I learned very soon that she had a few strong hatreds. She passionately hated pigs and her aversion to large sticks in my presence turned her into a totally different dog that you really would not like to meet. And she had a primeval hatred of guns.

We were both young then, in those years when my own strength and determination would be tested to the max, and the work was hard. In the beginning there were disagreements, as in any partnership, mostly regarding what Maggie thought was in my best interest.

She was determined to keep a safe zone between me and anything larger than me and at first this made caring for the stock a little difficult. However, as my hard-earned herd of sale barn heifers grew and the danger of being smashed or trampled as the individuals in the herd fought for the first bite increased, I learned to appreciate Maggie’s wisdom and depend on her protection. She never failed me.

She hated to see me climb and this battle, which I finally won because of the necessity of the thing, caused me a few bumps and scrapes. The cattle were separated from the hay storage side of the barn by an ancient stanchion topped by woven wire fencing and I had to stand on the stanchion and shove the hay bales over the wire fencing. To Maggie this was double jeopardy. I was not only three feet off the ground but at some risk of falling into the pen with the cows.

Her whimpering pleas ignored, she would brace her feet in the dirt of the barn floor, grab the cuff of my cover-alls and hang on with all her might while I did the haying as best I could with a 40-pound dog attached to my leg. More than once I lost patience and kicked out at her, cussing a blue streak, winding up flat on my back on the floor. This had to stop so I did win this one.

Maggie was a perfect mimic. She was like a canine mocking bird. I guess you would call her a mocking dog. More than once I jumped from my bed thinking I had coyotes right under my bedroom window only to see Maggie sitting there answering the yip yips of some far off coyote pack just for the fun of it.

Or I would hear the tinny bark of a very small dog by the barn and go out to see her sitting in the drive answering the neighbor’s terrier or a deep full bark of what I was sure had to be a St. Bernard in the neighborhood and it would just be Maggie woof woofing away.

I don’t know how she did it and am not sure why she did it but I think she just thought it was fun.

She did, however take her responsibilities very seriously. In fact she was a dedicated worrier. Beneath my bedroom window, guarding through the night, she could not keep her worries to herself and would often, when the coyotes were running or stray people were out and about, trouble my sleep with her pitiful grumbling, mumbling whimpers and this would go on and on only to be silenced by my loud shouts to “shut up that damn whining” and my banging on the outside wall by the window beneath which she slept.

Our only disagreement that seriously threatened our arrangement and Maggie's place at the farm involved a gun. Like I said she hated guns. The merest glimpse of a gun, or any facsimile of one, resulted in the morphing of a very gay, amenable, hard working companion into a rigidly intense, deadly serious canine stranger.
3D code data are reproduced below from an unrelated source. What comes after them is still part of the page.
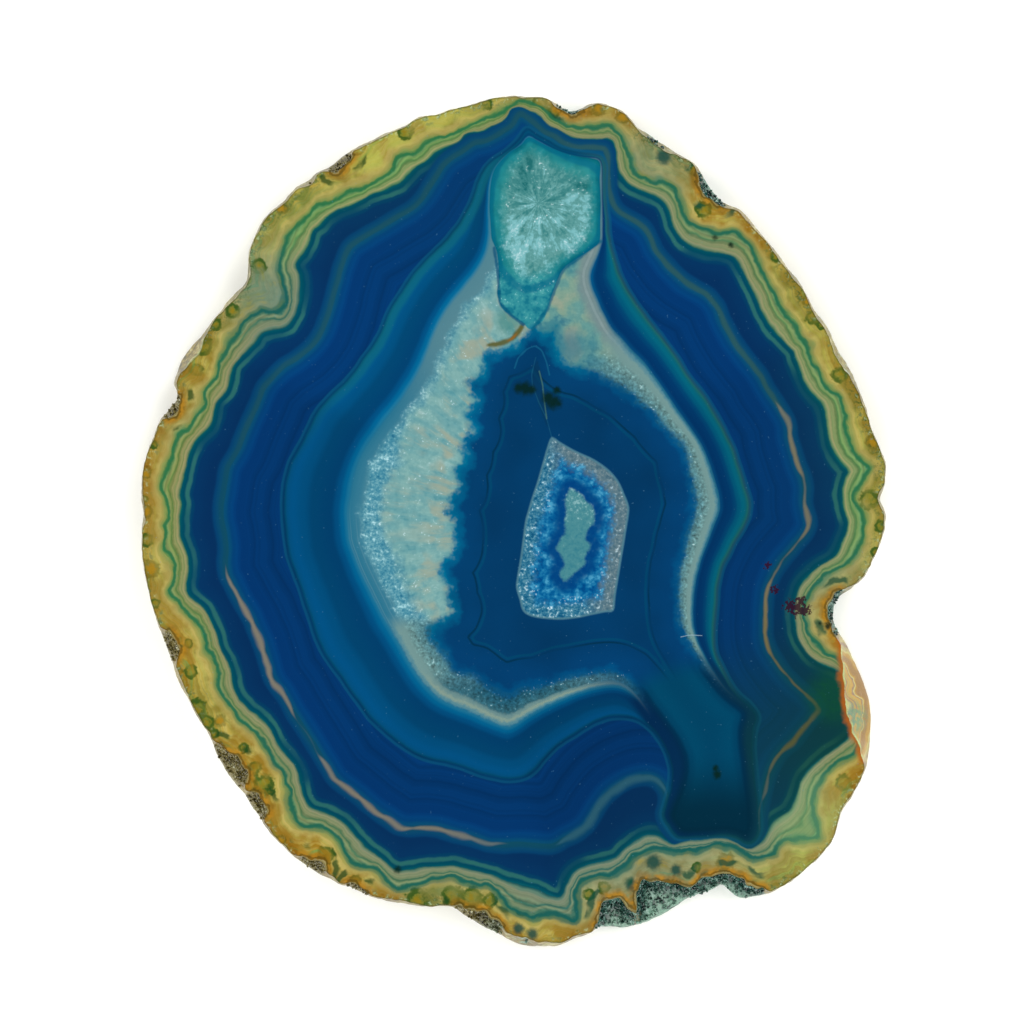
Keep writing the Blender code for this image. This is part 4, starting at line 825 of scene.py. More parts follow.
def paint(red, green, blue):
    """The surface colour that looks, in this light, like the given screen colour from 0 to 255."""
    levels = []
    for value in (red, green, blue):
        share = value / 255
        linear = share / 12.92 if share <= 0.04045 else ((share + 0.055) / 1.055) ** 2.4
        levels.append(min(linear / STONE_LIGHT, 0.95))
    return (*levels, 1.0)


class Shade:
    """Builds one material from short node calls. Values are sockets or plain numbers."""

    def __init__(self, name):
        self.material = bpy.data.materials.new(name)
        self.material.use_nodes = True
        self.nodes = self.material.node_tree.nodes
        self.links = self.material.node_tree.links
        self.shader = self.nodes["Principled BSDF"]
        self.place = self.nodes.new("ShaderNodeTexCoord").outputs["Object"]
        self.fields = {}

    def connect(self, value, socket):
        if isinstance(value, bpy.types.NodeSocket):
            self.links.new(value, socket)
        else:
            socket.default_value = value

    def field(self, name):
        """One of the mesh's band fields."""
        if name not in self.fields:
            node = self.nodes.new("ShaderNodeAttribute")
            node.attribute_type = "GEOMETRY"
            node.attribute_name = name
            self.fields[name] = node.outputs["Fac"]
        return self.fields[name]

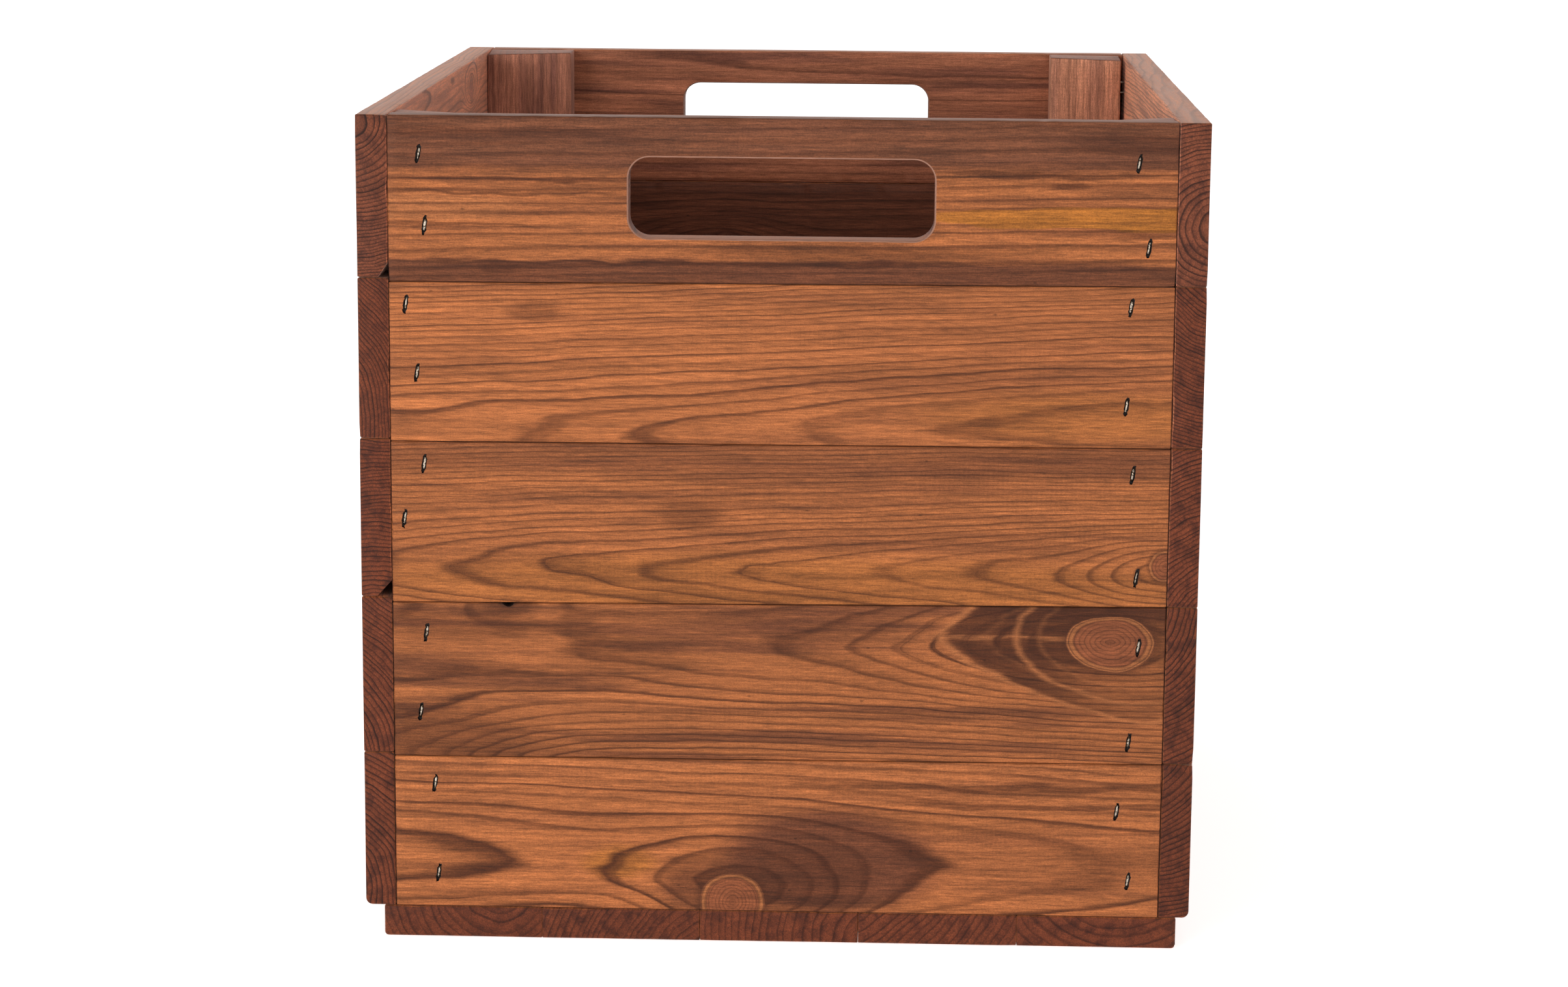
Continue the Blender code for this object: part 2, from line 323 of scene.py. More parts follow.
def new_material(name):
    material = bpy.data.materials.new(name)
    material.use_nodes = True
    material.node_tree.nodes.clear()
    return material, material.node_tree


def rgba(colour):
    return (*colour, 1.0)


def streaks(tree, board, length, width, seed, detail=2.0):
    """Noise drawn out along the grain, with features of that length and width in mm."""
    drawn = add(tree, "Mapping", board, (seed, seed * 1.7, seed * 0.6), None, (1 / length, 1 / width, 1 / width))
    return add(tree, "TexNoise", drawn, 1.0, detail, 0.55)


def wandering(tree, board, length, width, amount, seed):
    """The board's coordinates pushed about across the grain, as the fibres of a tree wander."""
    centred = add(tree, "VectorMath", streaks(tree, board, length, width, seed).outputs["Color"], (0.5, 0.5, 0.5),
                  operation="SUBTRACT")
    push = add(tree, "VectorMath", centred, (0.0, amount, amount), operation="MULTIPLY")
    return add(tree, "VectorMath", board, push, operation="ADD")


def reach_of(tree, board, x, z, length, height, roundness=2.0):
    """How far out from the middle of an oval on the board's face a point is: 1 on its edge.

    A roundness of 2 makes an ellipse, and less of it a shape with pointed ends.
    """
    drawn = add(tree, "Mapping", board, (-x / length, 0.0, -z / height), None, (1 / length, 0.0, 1 / height))
    if roundness == 2.0:
        return add(tree, "VectorMath", drawn, operation="LENGTH")
    sides = add(tree, "SeparateXYZ", add(tree, "VectorMath", drawn, operation="ABSOLUTE"))
    powers = [add(tree, "Math", sides.outputs[axis], roundness, operation="POWER") for axis in ("X", "Z")]
    return add(tree, "Math", add(tree, "Math", *powers), 1 / roundness, operation="POWER")


def year_rings(tree, wavy, timber):
    """How many rings lie between the pith and a point, bent around the knots."""
    direction = Vector((1.0, *timber.slope)).rotation_difference(Vector((1.0, 0.0, 0.0)))
    pith = direction @ Vector((0.0, *timber.pith))
    stem = add(tree, "Mapping", wavy, -pith, direction.to_euler())
    across = add(tree, "VectorMath", stem, (0.0, 1.0, 1.0), operation="MULTIPLY")
    radius = add(tree, "VectorMath", across, operation="LENGTH")
    # A ring is timber.ring wide at 50 mm from the pith, and wider nearer to it.
    share = add(tree, "Math", radius, 50.0, operation="DIVIDE")
    grown = add(tree, "Math", share, timber.growth, operation="POWER")
    age = add(tree, "Math", grown, 50.0 / (timber.growth * timber.ring), timber.phase, operation="MULTIPLY_ADD")
    # Good and bad years make rings wider and narrower.
    season = add(tree, "Math", radius, 0.11, timber.seed, operation="MULTIPLY_ADD")
    years = add(tree, "TexNoise", season, 1.0, 2.0, noise_dimensions="1D")
    age = add(tree, "Math", years, 1.2, age, operation="MULTIPLY_ADD")
    for knot in timber.knots:
        far = reach_of(tree, wavy, knot.x + knot.shift, knot.z, *knot.reach)
        square = add(tree, "Math", far, 2.0, operation="POWER")
        fall = add(tree, "Math", square, -1.0, operation="MULTIPLY")
        pull = add(tree, "Math", fall, operation="EXPONENT")
        age = add(tree, "Math", pull, -knot.pull, age, operation="MULTIPLY_ADD")
    return age


def knot_wood(tree, knot, reach, dark, stain):
    """Colour inside a knot: dull red-brown rings, a paler band near the rim and a dark line around it."""
    bark, core, rim = (Vector(colour) for colour in (stain.bark, stain.knot, stain.knot_rim))
    rim = rim.lerp(bark, knot.loose)
    body = core.lerp(bark, knot.loose)
    shades = add(tree, "ValToRGB", reach)
    spots = shades.color_ramp.elements
    spots[0].color = rgba(body * 0.62)
    spots[1].color = rgba(core.lerp(bark, 0.5 + 0.5 * knot.loose))
    for spot, shade in ((0.2, body), (0.76, body), (0.81, body * 0.6), (0.86, rim * 0.78), (0.97, rim * 0.78)):
        spots.new(spot).color = rgba(shade)
    lined = add(tree, "Math", dark, 0.9, operation="MULTIPLY")
    return add(tree, "Mix", lined, shades, rgba(core * 0.4), data_type="RGBA")


def painted(tree, board, colour, patch):
    """The colour with a patch's stain mixed in."""
    reach = reach_of(tree, board, patch.x, patch.z, patch.length, patch.height, patch.roundness)
    if patch.band:
        reach = add(tree, "Math", reach, 1.0, operation="SUBTRACT")
        reach = add(tree, "Math", reach, operation="ABSOLUTE")
    edge = patch.band or 1.0
    mask = add(tree, "MapRange", reach, edge + patch.softness / 2, edge - patch.softness / 2, 0.0, patch.strength,
               interpolation_type="SMOOTHSTEP")
    shade = getattr(bpy.context.scene.crate_stain, patch.colour)
    return add(tree, "Mix", mask, colour, rgba(shade), data_type="RGBA")


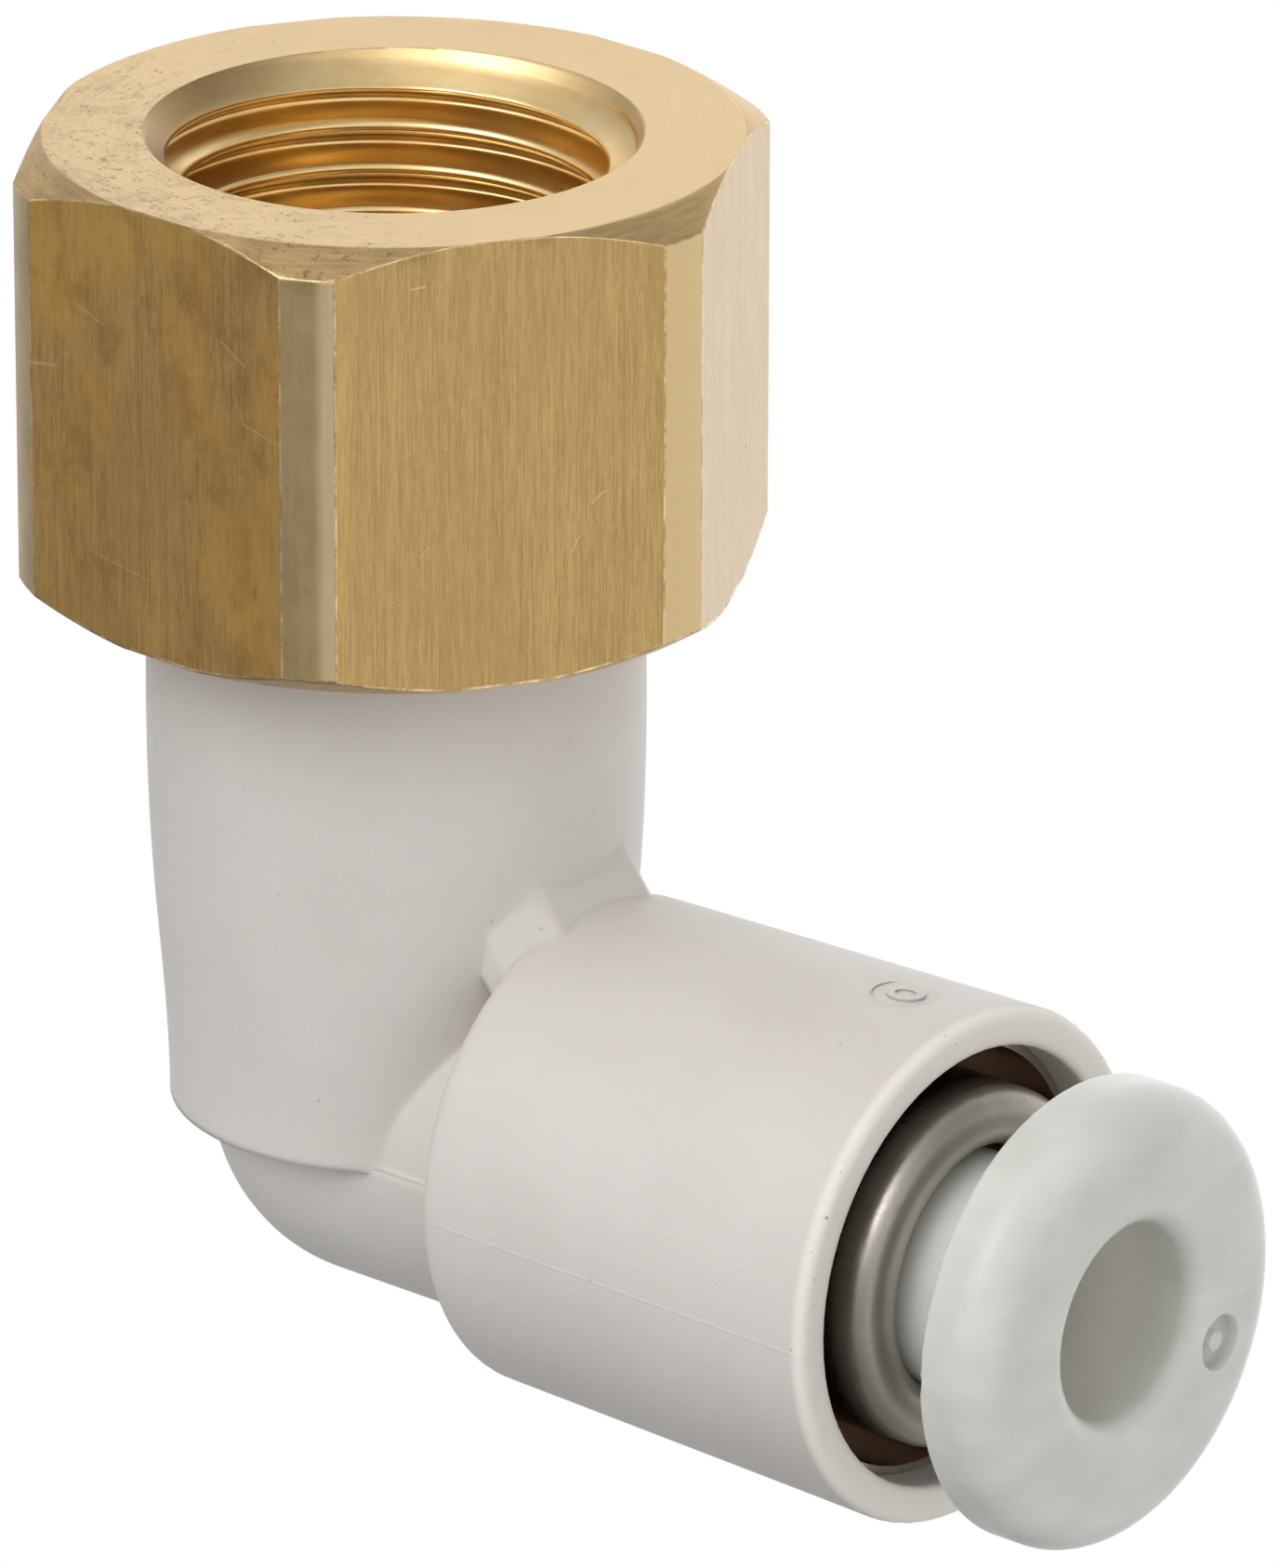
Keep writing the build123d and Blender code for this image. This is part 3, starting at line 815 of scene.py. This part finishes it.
back = Vector(
    (
        math.sin(camera_turn) * math.cos(camera_rise),
        -math.cos(camera_turn) * math.cos(camera_rise),
        math.sin(camera_rise),
    )
)
right = Vector((math.cos(camera_turn), math.sin(camera_turn), 0))
up = back.cross(right)
rolled_right = right * math.cos(camera_roll) + up * math.sin(camera_roll)
rolled_up = up * math.cos(camera_roll) - right * math.sin(camera_roll)
camera_data = bpy.data.cameras.new("camera")
camera_data.sensor_fit = "HORIZONTAL"
camera_data.sensor_width = 36
camera_data.lens = 377.78
camera_data.clip_start = 0.01
camera = bpy.data.objects.new("camera", camera_data)
bpy.context.scene.collection.objects.link(camera)
camera.matrix_world = Matrix.Translation(camera_place) @ Matrix(
    (rolled_right, rolled_up, back)
).transposed().to_4x4()
bpy.context.scene.camera = camera

# ---------------------------------------------------------------- studio
floor_half = 1.5  # metres
floor_gap = 0.02 * MM
floor_z = cad_box[0].z - floor_gap
floor_corners = [
    (x * floor_half, y * floor_half, floor_z) for x, y in ((-1, -1), (1, -1), (1, 1), (-1, 1))
]
floor_mesh = bpy.data.meshes.new("floor")
floor_mesh.from_pydata(floor_corners, [], [(0, 1, 2, 3)])
floor = bpy.data.objects.new("floor", floor_mesh)
bpy.context.scene.collection.objects.link(floor)

# Soft lights of the studio: the direction each comes from, as degrees to the right of the
# camera and degrees up, how tightly it is gathered, and how strong it is
soft_lights = (
    ("key", -25, 50, 3, 0.56),
    ("softbox", -45, 43, 20, 3.60),
    ("left_front", -45, 10, 4, 0.20),
    ("right_front", 35, 5, 4, 0.72),
    ("left", -90, 15, 4, 0.52),
    ("right", 90, 5, 4, 0.08),
    ("right_back", 130, -5, 4, 0.52),
    ("back", 180, 5, 5, 1.00),
    ("back_high", 180, 50, 4, 0.24),
    ("top", 0, 85, 3, 0.08),
    ("low_right", 60, -25, 4, 0.44),
    ("low_back", 160, -25, 4, 0.60),
    ("low_front", 0, -45, 6, 0.15),
)
even_light = 0.04


def light_direction(aside, rise):
    """Unit vector towards a light that is aside to the camera's right and rise up, in degrees."""
    aside, rise = math.radians(aside), math.radians(rise)
    flat_back = Vector((back.x, back.y, 0)).normalized()
    flat = flat_back * math.cos(aside) + right * math.sin(aside)
    return flat * math.cos(rise) + UP * math.sin(rise)


def soft_tent(tree, direction):
    """Brightness of the studio in a direction: the sum of its soft lights."""
    total = even_light
    for name, aside, rise, gathered, strength in soft_lights:
        dot = tree.nodes.new("ShaderNodeVectorMath")
        dot.operation = "DOT_PRODUCT"
        dot.label = name
        tree.links.new(direction, dot.inputs[0])
        dot.inputs[1].default_value = light_direction(aside, rise)
        below_peak = math_node(tree, "SUBTRACT", dot.outputs["Value"], 1.0)
        falloff = math_node(tree, "EXPONENT", math_node(tree, "MULTIPLY", below_peak, gathered))
        total = math_node(tree, "ADD", math_node(tree, "MULTIPLY", falloff, strength), total)
    return total


# The backdrop is white to the camera, and lights the object as the tent does
world = bpy.data.worlds.new("tent")
world.use_nodes = True
bpy.context.scene.world = world
world_tree = world.node_tree
world_place = world_tree.nodes.new("ShaderNodeTexCoord").outputs["Generated"]
world_shader = world_tree.nodes["Background"]
world_shader.inputs["Color"].default_value = (1, 1, 1, 1)
world_path = world_tree.nodes.new("ShaderNodeLightPath")
world_pick = world_tree.nodes.new("ShaderNodeMix")
world_tree.links.new(world_path.outputs["Is Camera Ray"], world_pick.inputs[0])
world_tree.links.new(soft_tent(world_tree, world_place), world_pick.inputs[2])
world_pick.inputs[3].default_value = 1.0
world_tree.links.new(world_pick.outputs[0], world_shader.inputs["Strength"])

# The floor is a lit white sheet, which lets the tent's light from below through
floor_material = bpy.data.materials.new("floor")
floor_material.use_nodes = True
floor_tree = floor_material.node_tree
floor_tree.nodes.remove(floor_tree.nodes["Principled BSDF"])
floor_white = floor_tree.nodes.new("ShaderNodeEmission")
floor_clear = floor_tree.nodes.new("ShaderNodeBsdfTransparent")
floor_path = floor_tree.nodes.new("ShaderNodeLightPath")
floor_mix = floor_tree.nodes.new("ShaderNodeMixShader")
floor_tree.links.new(floor_path.outputs["Is Camera Ray"], floor_mix.inputs[0])
floor_tree.links.new(floor_clear.outputs[0], floor_mix.inputs[1])
floor_tree.links.new(floor_white.outputs[0], floor_mix.inputs[2])
floor_tree.links.new(floor_mix.outputs[0], floor_tree.nodes["Material Output"].inputs["Surface"])
floor_mesh.materials.append(floor_material)

bpy.context.scene.view_settings.view_transform = "Standard"
bpy.context.scene.view_settings.look = "None"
I kept a gun. It was a rifle and kept for the purpose of some emergency that might arise for a woman living alone in a rather isolated area. Of course and fortunately, no such emergency ever did arise and hasn't to this day.

The gun's actual use, with a few rare exceptions, had been confined to the two occasions when I, fortified with three or four ounces of Vodka mixed with a tablespoon of orange juice, performed necessary mercy killings. It had also been waved wildly at stray dogs and one errant fox seen carrying off a fat Peking duck five mornings in a row.

But a neighbor's dog, having made friends with Maggie, who was a total push over in that regard, had persistently ravaged and killed throughout the poultry population and was arrogant enough to come into the yard in broad daylight while I was standing there to repeat his acts of destruction right in front of me.

I looked at the bodies strewn across the yard and I had had enough. I got the rifle and standing in the driveway with the intention of either scaring the be jesus out of him or killing him dead which ever my aim served, was banging away while Maggie's wildly piteous pleadings and whimperings fell on deaf ears. As a last resort, from her way of thinking, she stood on her hind legs and clamped down on my left hand that supported the gun while my right worked away at the trigger.

I was stunned. First by the pain of it and then by the fact that she would actually do this to me. She did not bite, or tear..just clamped down hard and hung on, her whimperings and whining, louder and louder, ascending to a frantic pitch going up and down the scale while her grip stayed firm. I dropped the gun. She dropped to the ground and rolled belly up in one motion, crying so loud I could hardly hear anything else. Her despair was total. It was obvious that every instinct bred into her told her that this was a death warrant.

My hand hurt where one of her long canine teeth had met the lower teeth in the web of my thumb and forefinger. I stared at the fat puncture wound seeping blood. But I had had enough of killing.

"That's alright Maggie." I told her. "You were right, girl," I said, "We'll never use the gun again, but don't ever do that again either." and because she knew I had forgiven this unforgivable act, (which after all is what forgiveness is all about), and after at least thirty seconds of subdued body language..the head hanging the drooped tail..and so on, she became her old self again and was happy to go on with chores.

I never used the gun again and was eventually happy to find a home for it with one of the boys..I can't remember which one. As for Maggie, she kept her end of the bargain and never in eighteen years ever met a human being with anything other than friendliness and love.

Maggie was a fine, fine dog and an honorable partner.